First things first... you need to create a budget.  One that allows you to reinvest in your business, have fun  money and still retaining profits.  Any employee that has buying power should also be working with a budget.  This not only gives money value, working with a limited amount of resources, people will often take more care to manage those resources.  Shiny Object Syndrome in remission, creating purchasing rules for your company puts you one step closer to plentiful profits.
(2) You're not tracking ALL your expenses.  Not almost all, skipping minor things like a puny $25 water bill, but all expenses, down to the stamps used when you sent your bride a thank-you letter.  I'll admit guilt, overlooking these minor bills.  Wedding vendors are generous by nature... you have to be to work with brides.  But this generousity can come back to bite you.  Trivial expenses add up over the course of a year and a wedding vendor may find that their profit margins have been entirely eaten up by the special meetings, extra trips to Sam's and poorly priced all-inclusive packages .  When you spend more money than you make or more importantly, do not charge fees high enough to cover all your costs, the math simply does not add up.  You are broke and will continue to be broke.  Successful business know where every penny is made and spent and have a clear indication as to their profits.  Refer to said budget above.

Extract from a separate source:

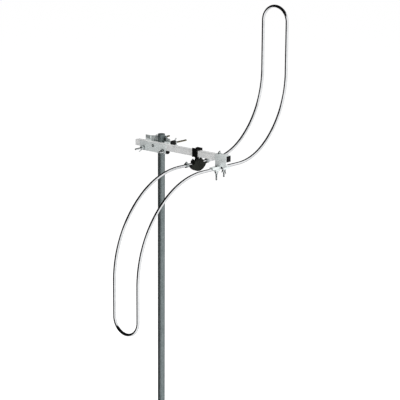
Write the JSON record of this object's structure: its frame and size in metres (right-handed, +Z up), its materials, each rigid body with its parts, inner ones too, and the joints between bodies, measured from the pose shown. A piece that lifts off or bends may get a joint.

Insider Trick: Stagnant inventory reserves are like cash sitting on the shelves.  How do you flip inventory, limiting the cycle of trapped cash?  Make sure operations is talking to sales. Think of these enities as the two halves of your brain.  Except, in most businesses, the corpse collusium has been cut and they just don't communicate like they should.  I made a point to check wine and food inventories weekly as a venue director.  Knowing what was on hand (and needed to be sold), I guided clients towards these items.  As a result, we only bought things when we absolutely needed it and quickly sold it.
(3) You've stopped marketing.  Leads are drying up, no one is calling and revenue has taken a steep decline.  In a panic, many business yank marketing and advertising dollars, hunker down and hope for the best.  Here's what I know for sure... When twenty-something brides can't find your company, they book someone else.  The same fate awaits companies unsure how marketing impacts their sales, companies with too much ego or sense of entitlement and companies unwilling to take on the risk.  They teeter between almost broke and broke, until...

You don't need to continue spending thousands and thousands to stay in front of brides and grooms but you do need to make a effort to stay in front of them.  Like everything else, you're marketing plan must be based on a budget (yep, that word again) that takes sales and revenue flow into consideration.  When one marketing tactic is no longer producing leads, take a moment, weigh the ROI  and make changes.  Even the most successful companies, worldwide brands known the world over, still market.  Many spend millions to keep their brands in front of consumers and search out relevant ways to do so.  When you stop investing in your future... not much of future awaits. 

(4) You're making excuses.  I could hear your inner but... but.... but so I save this one until the end.  The hard truth about life and business ownership?  Customers, opportunity and money are simply not going to fall from the sky because you've opened for business.  One must actively pursue the life they want.  I hate finding myself in conversations with defensive vendors making excuses that brides are buying differently... we're in a recession... I am just not reaching the right brides... I can't afford the advertising I need to grow... blah, blah, blah.  Guess what?  Excuses don't breed confidence, solve entitlement issues, increase your time management skills or make for successful wedding businesses.  Just imagine where civilization would be if progress was consistently stalled by one excuse after another.  Steve Jobs was fired from Apple in 1985. He didn't make excuses or wallow in perceived failure.  Instead over the next decade, he took over the world, his former company included.  Excuses act as a cherished, yet oppressive burden that keep us from our best life.  

The wonderful truth about America?  It allows the weak, the tired, the poor to pull themselves up  by their bootstraps and open a business... no pre-requisites required.  Driven by passion and entruprenial spirit, everyday folks set out for Emerald City.  But what these daring and passionate souls are not protected from the cruel reality of how complicated, difficult and daunting opening and keeping open a small business.  But the other great news?  You can make the changes to overcome diasterous blunders and find our happily ever after. 

Fearless steps of caution, dear readers.